Rows from an object dataset:

╔══

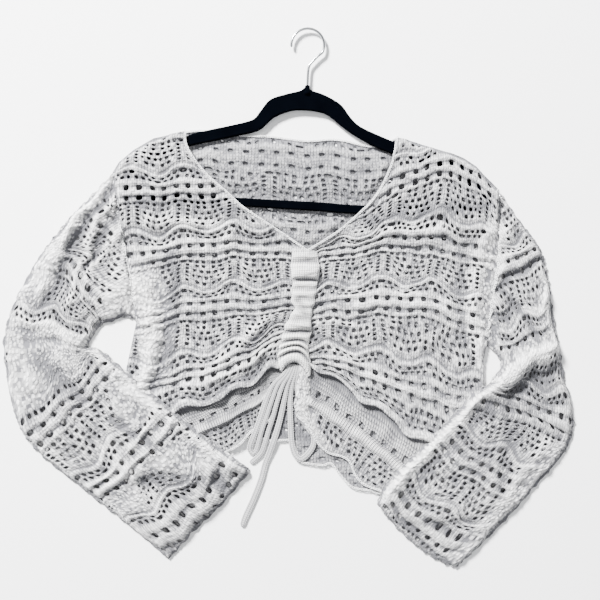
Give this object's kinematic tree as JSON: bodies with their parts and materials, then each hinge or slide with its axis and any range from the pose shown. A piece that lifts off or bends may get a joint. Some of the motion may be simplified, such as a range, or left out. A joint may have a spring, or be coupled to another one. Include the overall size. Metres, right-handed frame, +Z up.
{
  "type": "crochet top on a hanger",
  "caption": "Cropped V-neck lace-knit top with long sleeves and a ruched drawstring front, laid flat on a slim velvet hanger with its sleeves folded forward.",
  "frame": {"origin": "centre of the garment's box in X and Y, on the surface that it lies on", "axes": "+Z up from the surface, +Y towards the hanger's hook, +X to the right as seen from above"},
  "size_m": [0.6949, 0.6604, 0.0193],
  "materials": {
    "knit": "matte cotton lace knit",
    "jersey": "matte plain cotton knit",
    "velvet": "short flocked pile",
    "chrome": "polished"
  },
  "bodies": {
    "root": {"back": "knit", "front_left": "knit", "front_right": "knit", "casing": "jersey", "sleeve_left_over": "knit", "sleeve_left_under": "knit", "sleeve_right_over": "knit", "sleeve_right_under": "knit", "lace_loop_left": "jersey", "lace_loop_right": "jersey", "lace_tail_short": "jersey", "lace_tail_long": "jersey", "hanger_body": "velvet", "hanger_hook": "chrome"}
  },
  "joints": []
}
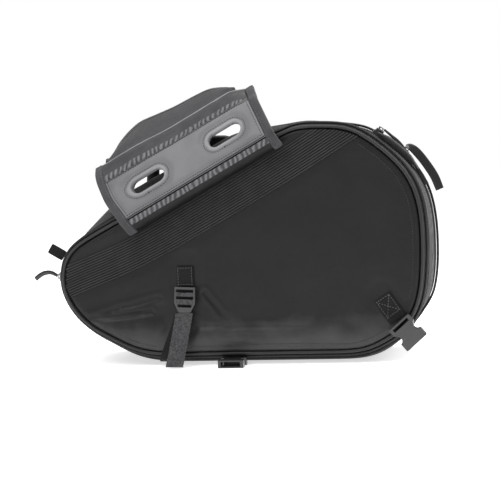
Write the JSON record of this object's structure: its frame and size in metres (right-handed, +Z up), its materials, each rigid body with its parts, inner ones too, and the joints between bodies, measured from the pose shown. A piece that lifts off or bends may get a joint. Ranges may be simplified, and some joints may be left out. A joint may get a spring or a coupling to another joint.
{
  "type": "saddle bag",
  "caption": "Soft motorcycle side saddle bag with a zipped opening lid, a flat back panel and a slotted folding yoke for tying it over the seat.",
  "frame": {"origin": "a point on the flat base, under the middle of the bag's depth", "axes": "+X along the bag to its tall rear end, -Y out of the flat back panel, +Z up"},
  "size_m": [0.5974, 0.221, 0.4107],
  "materials": {
    "leatherette": "black grained leatherette",
    "grey_leather": "mid-grey satin leatherette",
    "cordura": "black textured woven nylon",
    "shell": "woven fabric over a moulded foam shell",
    "piping": "black leatherette piping",
    "binding": "black bias binding",
    "webbing": "black ribbed webbing",
    "zip": "black coil zip and tape",
    "lining": "dark lining fabric",
    "mesh": "black mesh",
    "board": "stiffening board",
    "plastic": "moulded black plastic",
    "metal": "dark plated zinc"
  },
  "bodies": {
    "bag": {"back_panel": "leatherette", "back_board": "board", "back_lining": "lining", "back_piping": "piping", "edge_piping": "piping", "body_gusset": "cordura", "expansion_zip": "zip", "body_zip_tape": "zip", "body_zip_teeth": "zip", "ribbed_band": "webbing", "front_anchor_tab": "webbing", "rear_anchor_tab": "webbing", "base_tab": "webbing", "held_strap": "webbing", "carry_handle": "binding", "nose_tab": "webbing", "inner_strap_front": "webbing", "inner_strap_rear": "webbing"},
    "lid": {"lid_shell": "shell", "lid_gusset": "cordura", "lid_piping": "piping", "lid_zip_tape": "zip", "lid_zip_teeth": "zip", "lid_lining": "lining", "mesh_pocket": "mesh"},
    "yoke": {"yoke_face": "grey_leather", "yoke_board": "board", "yoke_face_lining": "lining", "slot_rim_front": "grey_leather", "slot_rim_rear": "grey_leather", "yoke_lower_strip": "leatherette", "yoke_top_roll": "leatherette", "yoke_binding_front": "binding", "yoke_binding_rear": "binding", "yoke_tail": "leatherette", "yoke_tail_binding": "binding"},
    "ladder_lock": {"ladder_lock": "plastic"},
    "strap_tail": {"strap_tail": "webbing"},
    "rear_socket": {"rear_socket": "plastic"},
    "base_socket": {"base_socket": "plastic"},
    "slider_high": {"slider_high": "metal"},
    "slider_low": {"slider_low": "metal"},
    "slider_nose": {"slider_nose": "metal"},
    "pull_high": {"pull_high": "plastic"},
    "pull_low": {"pull_low": "plastic"},
    "pull_nose": {"pull_nose": "plastic"}
  },
  "joints": [
    {"name": "lid_hinge", "type": "hinge", "parent": "bag", "child": "lid", "pos_m": [0.02, 0.051, 0.002], "axis": [-1, 0, 0], "range_deg": [0, 75]},
    {"name": "yoke_fold", "type": "hinge", "parent": "bag", "child": "yoke", "pos_m": [-0.0418, -0.0945, 0.2468], "axis": [0.8788, 0, 0.4772], "range_deg": [0, 100]},
    {"name": "ladder_lock_flex", "type": "hinge", "parent": "bag", "child": "ladder_lock", "pos_m": [-0.0787, -0.0962, 0.112], "axis": [-1, 0, 0], "range_deg": [0, 35]},
    {"name": "strap_tail_flex", "type": "hinge", "parent": "ladder_lock", "child": "strap_tail", "pos_m": [-0.0805, -0.099, 0.0755], "axis": [-1, 0, 0], "range_deg": [0, 60]},
    {"name": "rear_socket_flex", "type": "hinge", "parent": "bag", "child": "rear_socket", "pos_m": [0.2238, -0.1, 0.0542], "axis": [-0.7547, 0, -0.6561], "range_deg": [0, 80]},
    {"name": "base_socket_flex", "type": "hinge", "parent": "bag", "child": "base_socket", "pos_m": [-0.0135, -0.0885, 0.00575], "axis": [1, 0, 0], "range_deg": [0, 15]},
    {"name": "slider_high_run", "type": "slide", "parent": "bag", "child": "slider_high", "axis": [-0.8384, 0, 0.5451], "range_m": [0, 0.02]},
    {"name": "slider_low_run", "type": "slide", "parent": "bag", "child": "slider_low", "axis": [0.696, 0, -0.7181], "range_m": [0, 0.02]},
    {"name": "slider_nose_run", "type": "slide", "parent": "bag", "child": "slider_nose", "axis": [0, 0, -1], "range_m": [0, 0.015]},
    {"name": "pull_high_swing", "type": "hinge", "parent": "slider_high", "child": "pull_high", "pos_m": [0.19154, 0.051, 0.32269], "axis": [0, -1, 0], "range_deg": [0, 110]},
    {"name": "pull_low_swing", "type": "hinge", "parent": "slider_low", "child": "pull_low", "pos_m": [0.22808, 0.051, 0.29233], "axis": [0, -1, 0], "range_deg": [0, 100]},
    {"name": "pull_nose_swing", "type": "hinge", "parent": "slider_nose", "child": "pull_nose", "pos_m": [-0.27, -0.064, 0.12865], "axis": [0, -1, 0], "range_deg": [-60, 15]}
  ]
}
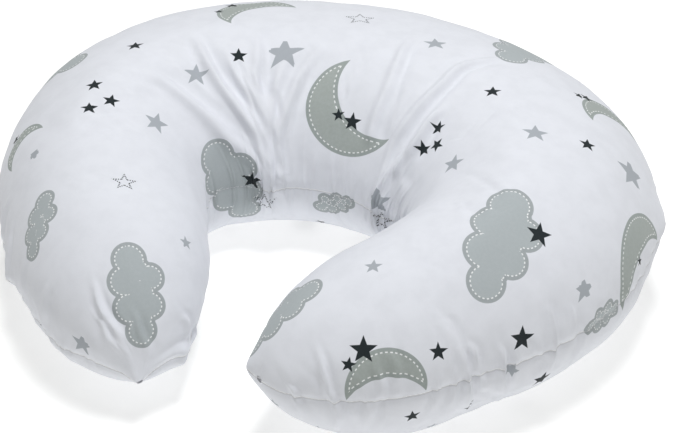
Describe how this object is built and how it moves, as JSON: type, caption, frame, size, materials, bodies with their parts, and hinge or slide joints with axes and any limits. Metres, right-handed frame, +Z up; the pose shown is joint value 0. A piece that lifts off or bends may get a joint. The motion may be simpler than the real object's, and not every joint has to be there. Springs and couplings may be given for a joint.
{
  "type": "nursing pillow",
  "caption": "C-shaped nursing pillow lying flat: a loose cotton cover of two printed panels with a zip in the back seam, over a cased fibre filling.",
  "frame": {"origin": "on the resting face, under the middle of the plan outline", "axes": "+X towards one arm, -Y towards the mouth of the C, +Z up from the resting face"},
  "size_m": [0.576, 0.5077, 0.1683],
  "materials": {
    "printed_cotton": "matt printed cotton",
    "white_thread": "matt",
    "label_satin": "satin",
    "zip_tape": "woven",
    "zip_coil": "satin",
    "zip_metal": "white lacquer",
    "case_cloth": "matt",
    "polyester_fibre": "lofty fibre"
  },
  "bodies": {
    "pillow": {"cover_top_panel": "printed_cotton", "cover_bottom_panel": "printed_cotton", "cover_seam_thread": "white_thread", "care_label": "label_satin", "zip_tape_upper": "zip_tape", "zip_tape_lower": "zip_tape", "zip_coil_upper": "zip_coil", "zip_coil_lower": "zip_coil", "zip_top_stops": "zip_metal", "zip_bottom_stop": "zip_metal", "inner_case_top_panel": "case_cloth", "inner_case_bottom_panel": "case_cloth", "inner_case_seam_thread": "white_thread", "fibre_filling": "polyester_fibre"},
    "zip_slider": {"zip_slider_body": "zip_metal"},
    "zip_pull": {"zip_pull_tab": "zip_metal"}
  },
  "joints": [
    {"name": "zip_travel", "type": "hinge", "parent": "pillow", "child": "zip_slider", "pos_m": [0, -0.0921, 0.07], "axis": [0, 0, 1], "range_deg": [0, 50.8]},
    {"name": "pull_swing", "type": "hinge", "parent": "zip_slider", "child": "zip_pull", "pos_m": [0.14931, 0.22235, 0.07], "axis": [0, 0, -1], "range_deg": [0, 172]}
  ]
}
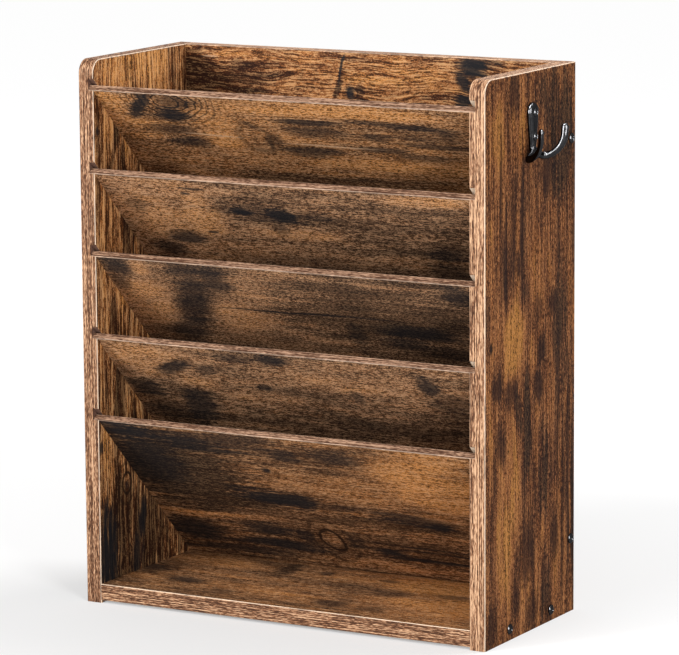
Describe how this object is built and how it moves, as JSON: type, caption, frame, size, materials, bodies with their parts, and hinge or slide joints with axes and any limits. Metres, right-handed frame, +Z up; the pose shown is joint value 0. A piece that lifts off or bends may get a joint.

╚══

Directions for this task: Read the lines above. Gather those in which the string "each" is found.

The answer:
Give this object's kinematic tree as JSON: bodies with their parts and materials, then each hinge or slide with its axis and any range from the pose shown. A piece that lifts off or bends may get a joint. Some of the motion may be simplified, such as a range, or left out. A joint may have a spring, or be coupled to another one. Include the overall size. Metres, right-handed frame, +Z up.
Write the JSON record of this object's structure: its frame and size in metres (right-handed, +Z up), its materials, each rigid body with its parts, inner ones too, and the joints between bodies, measured from the pose shown. A piece that lifts off or bends may get a joint. Ranges may be simplified, and some joints may be left out. A joint may get a spring or a coupling to another joint.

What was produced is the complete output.